* [Do this]:
Print the lines beginning with the one that contains "rotate([90, 0, 180])" and ending with the one that contains "cad_parts[node].hide_render = cad_parts[node].hide_viewport", exactly, both included, and no other lines.

# # # # #

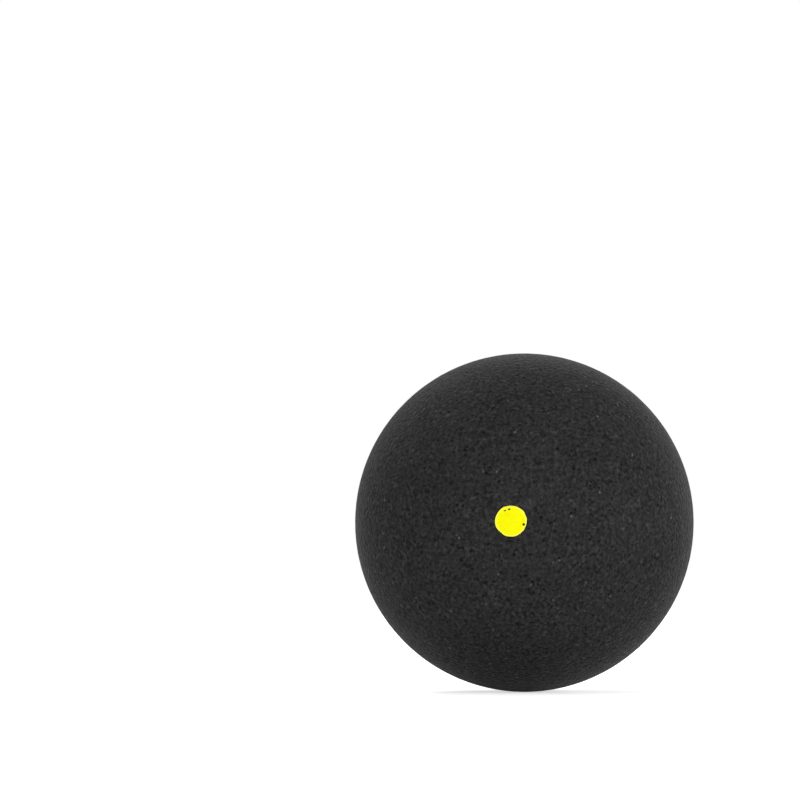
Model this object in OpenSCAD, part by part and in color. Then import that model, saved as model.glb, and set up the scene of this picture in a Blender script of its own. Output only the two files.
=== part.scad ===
// Squash ball: two rubber half shells cemented together, with a printed speed dot and a printed ornament.
// The origin is the centre of the ball. The dot faces -Y, the ornament faces +Y and the seam lies in the XZ plane.

/* [Ball] */
// Outside diameter of the finished ball
ball_d = 40; // [36:0.5:60]
// Thickness of the rubber wall
wall = 5; // [3:0.25:8]

/* [Seam] */
// Thickness of the cured cement between the two rims
cement_t = 0.2; // [0.1:0.05:0.5]
// Width of the cement bead inside the ball, across the seam
bead_w = 1.6; // [0.8:0.1:3]
// How far the cement bead stands in from the wall
bead_h = 0.5; // [0.2:0.05:1]

/* [Speed dot] */
// Diameter of the speed dot
dot_d = 3.6; // [2:0.1:8]
// Thickness of the dot's ink film
dot_ink_t = 0.05; // [0.03:0.01:0.1]

/* [Ornament] */
// Thickness of the ornament's ink film
print_ink_t = 0.05; // [0.03:0.01:0.1]
// Lozenges on each side of the middle one
lozenge_pairs = 3; // [1:1:3]
// Width of the middle lozenge
lozenge_w = 5.4; // [3:0.1:6.4]
// Height of the middle lozenge
lozenge_h = 6; // [3:0.1:10]
// Size of each lozenge as a share of the one before it, towards the ends
lozenge_share = 0.8; // [0.6:0.05:0.9]
// Gap between neighbouring lozenges
lozenge_gap = 0.6; // [0.3:0.1:1]
// Length of the rules above and below the lozenges
rule_l = 30; // [16:0.5:32]
// Height of a rule at its middle
rule_mid_t = 0.7; // [0.4:0.05:1.5]
// Height of a rule at its ends
rule_end_t = 0.25; // [0.15:0.05:0.4]
// Gap between a rule and the tips of the middle lozenge
rule_gap = 0.7; // [0.3:0.1:2]

/* [Hidden] */
$fn = 200;

overrun = 1;
inner_d = ball_d - 2 * wall;
block = ball_d + 2 * overrun;

// The bead's section is an arc as wide as bead_w where it meets the wall and bead_h high.
bead_r = (bead_w * bead_w / 4 + bead_h * bead_h) / (2 * bead_h);
bead_centre_r = inner_d / 2 - bead_h + bead_r;

rule_z = lozenge_h / 2 + rule_gap + rule_mid_t / 2;

function lozenge_width(i) = lozenge_w * pow(lozenge_share, i);
function lozenge_x(i) = i == 0
    ? 0
    : lozenge_x(i - 1) + (lozenge_width(i - 1) + lozenge_width(i)) / 2 + lozenge_gap;

module hollow_sphere(outer_d, inner_d) {
    difference() {
        sphere(d = outer_d);
        sphere(d = inner_d);
    }
}

// One half of the wall, on the side of +Y or -Y, cut back by half of the cement.
module half_shell(side) {
    intersection() {
        hollow_sphere(ball_d, inner_d);
        translate([0, side * (cement_t + block) / 2, 0])
            cube(block, center = true);
    }
}

module dot_side_half_shell() {
    color([0.18, 0.18, 0.18])
        half_shell(-1);
}

module print_side_half_shell() {
    color([0.18, 0.18, 0.18])
        half_shell(1);
}

// Half of the cement's section, with the ball's axis as its upright: the layer between the rims, flush with the
// outside, and the bead squeezed into the ball.
module cement_section() {
    layer_in = (inner_d - bead_h) / 2;
    translate([layer_in, -cement_t / 2])
        square([ball_d / 2 - layer_in, cement_t]);
    intersection() {
        circle(d = inner_d);
        translate([bead_centre_r, 0])
            circle(r = bead_r);
    }
}

module seam_cement() {
    color([0.12, 0.12, 0.12])
        rotate([90, 0, 0])
            rotate_extrude()
                cement_section();
}

module yellow_dot() {
    color([0.99, 0.98, 0.07])
        intersection() {
            hollow_sphere(ball_d + 2 * dot_ink_t, ball_d);
            rotate([90, 0, 0])
                cylinder(d = dot_d, h = block);
        }
}

module lozenge(w, h) {
    polygon([[w / 2, 0], [0, h / 2], [-w / 2, 0], [0, -h / 2]]);
}

// A rule that is thickest at its middle and thins towards both ends.
module swelled_rule() {
    polygon([
        [rule_l / 2, -rule_end_t / 2],
        [rule_l / 2, rule_end_t / 2],
        [0, rule_mid_t / 2],
        [-rule_l / 2, rule_end_t / 2],
        [-rule_l / 2, -rule_end_t / 2],
        [0, -rule_mid_t / 2]
    ]);
}

module ornament() {
    lozenge(lozenge_w, lozenge_h);
    for (side = [-1, 1]) {
        for (i = [1:lozenge_pairs])
            translate([side * lozenge_x(i), 0])
                lozenge(lozenge_width(i), lozenge_h * pow(lozenge_share, i));
        translate([0, side * rule_z])
            swelled_rule();
    }
}

module white_print() {
    color([0.98, 0.98, 0.98])
        intersection() {
            hollow_sphere(ball_d + 2 * print_ink_t, ball_d);
            rotate([90, 0, 180])
                linear_extrude(block)
                    ornament();
        }
}

dot_side_half_shell();
print_side_half_shell();
seam_cement();
yellow_dot();
white_print();
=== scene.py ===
import math

import bmesh
import bpy
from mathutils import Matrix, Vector


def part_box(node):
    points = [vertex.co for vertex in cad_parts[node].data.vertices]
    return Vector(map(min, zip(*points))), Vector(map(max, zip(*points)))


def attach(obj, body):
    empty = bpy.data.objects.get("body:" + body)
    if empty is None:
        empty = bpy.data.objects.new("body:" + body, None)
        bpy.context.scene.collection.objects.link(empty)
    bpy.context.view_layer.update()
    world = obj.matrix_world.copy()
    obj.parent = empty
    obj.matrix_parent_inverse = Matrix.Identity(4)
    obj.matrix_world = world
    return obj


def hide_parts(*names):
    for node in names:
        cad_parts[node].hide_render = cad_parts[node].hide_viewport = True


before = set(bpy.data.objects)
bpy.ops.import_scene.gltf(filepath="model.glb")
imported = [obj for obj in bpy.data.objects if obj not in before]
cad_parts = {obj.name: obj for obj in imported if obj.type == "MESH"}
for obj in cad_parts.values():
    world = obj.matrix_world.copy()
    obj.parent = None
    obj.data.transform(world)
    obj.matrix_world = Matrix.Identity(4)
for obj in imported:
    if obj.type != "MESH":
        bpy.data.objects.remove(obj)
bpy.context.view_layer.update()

mm = 0.001
upright = (math.pi / 2, 0, 0)               # turns a flat primitive to face along the ball's axis
smoothAngle = 40                            # degrees between faces, past which an edge stays sharp

# sizes that the frame gives
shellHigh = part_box("dot_side_half_shell")[1]
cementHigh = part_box("seam_cement")[1]
dotLow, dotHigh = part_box("yellow_dot")
printLow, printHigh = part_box("white_print")
ballR = shellHigh.x
halfSeam = -shellHigh.y
cavityR = min(v.co.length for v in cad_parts["dot_side_half_shell"].data.vertices)
inkT = -dotLow.y - ballR
print("frame: ball radius", round(ballR / mm, 3), "cavity", round(cavityR / mm, 3),
      "half seam", round(halfSeam / mm, 3))


# handling

def startPiece(name):                       # the primitive just added, alone and named
    piece = bpy.context.active_object
    piece.name = name
    piece.data.name = name
    bpy.ops.object.transform_apply(location=True, rotation=True, scale=True)
    return piece


def only(piece):
    bpy.ops.object.select_all(action="DESELECT")
    piece.select_set(True)
    bpy.context.view_layer.objects.active = piece


def edit(piece):
    only(piece)
    bpy.ops.object.mode_set(mode="EDIT")
    bpy.ops.mesh.select_mode(type="VERT")
    bpy.ops.mesh.select_all(action="DESELECT")


def done():
    bpy.ops.object.mode_set(mode="OBJECT")


def pick(piece, test):                      # in edit mode: selects the vertices that pass
    bpy.ops.mesh.select_mode(type="VERT")
    bpy.ops.mesh.select_all(action="DESELECT")
    cage = bmesh.from_edit_mesh(piece.data)
    for vertex in cage.verts:
        vertex.select = test(vertex.co)
    cage.select_flush_mode()
    bmesh.update_edit_mesh(piece.data)


def pickLong(piece, length):                # in edit mode: selects the edges longer than that
    bpy.ops.mesh.select_mode(type="EDGE")
    bpy.ops.mesh.select_all(action="DESELECT")
    cage = bmesh.from_edit_mesh(piece.data)
    for line in cage.edges:
        if line.calc_length() > length:
            line.select_set(True)
    bmesh.update_edit_mesh(piece.data)


def extrude(move):                          # in edit mode: what is picked is drawn out by move
    bpy.ops.mesh.extrude_region_move(TRANSFORM_OT_translate={"value": move})


def copyOf(piece, name):
    double = piece.copy()
    double.data = piece.data.copy()
    double.name = name
    double.data.name = name
    bpy.context.scene.collection.objects.link(double)
    return double


def joined(pieces, name):
    bpy.ops.object.select_all(action="DESELECT")
    for piece in pieces:
        piece.select_set(True)
    bpy.context.view_layer.objects.active = pieces[0]
    bpy.ops.object.join()
    pieces[0].name = name
    pieces[0].data.name = name
    return pieces[0]


def modify(piece, kind, settings):          # adds a modifier and applies it
    only(piece)
    modifier = piece.modifiers.new(kind, kind)
    for key, value in settings.items():
        setattr(modifier, key, value)
    bpy.ops.object.modifier_apply(modifier=modifier.name)


def throwAway(piece):
    bpy.data.objects.remove(piece)


def finishPiece(piece, finish, node):
    only(piece)
    bpy.ops.object.shade_smooth_by_angle(angle=math.radians(smoothAngle))
    piece.data.materials.clear()
    piece.data.materials.append(finish)
    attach(piece, "root")
    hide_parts(node)
    print(piece.name, len(piece.data.polygons), "faces")


# node trees

noiseMiddle = 0.5                           # what a noise gives on average
mixSockets = {"first": 6, "second": 7, "out": 2}   # where the Mix node keeps its colours
spotShape = {
    "core": 0.4,                            # share of a spot's radius that is at full strength
    "strongest": 0.1,                       # draws below this give the strongest spots
}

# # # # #

* [Result]:
            rotate([90, 0, 180])
                linear_extrude(block)
                    ornament();
        }
}

dot_side_half_shell();
print_side_half_shell();
seam_cement();
yellow_dot();
white_print();
=== scene.py ===
import math

import bmesh
import bpy
from mathutils import Matrix, Vector


def part_box(node):
    points = [vertex.co for vertex in cad_parts[node].data.vertices]
    return Vector(map(min, zip(*points))), Vector(map(max, zip(*points)))


def attach(obj, body):
    empty = bpy.data.objects.get("body:" + body)
    if empty is None:
        empty = bpy.data.objects.new("body:" + body, None)
        bpy.context.scene.collection.objects.link(empty)
    bpy.context.view_layer.update()
    world = obj.matrix_world.copy()
    obj.parent = empty
    obj.matrix_parent_inverse = Matrix.Identity(4)
    obj.matrix_world = world
    return obj


def hide_parts(*names):
    for node in names:
        cad_parts[node].hide_render = cad_parts[node].hide_viewport = True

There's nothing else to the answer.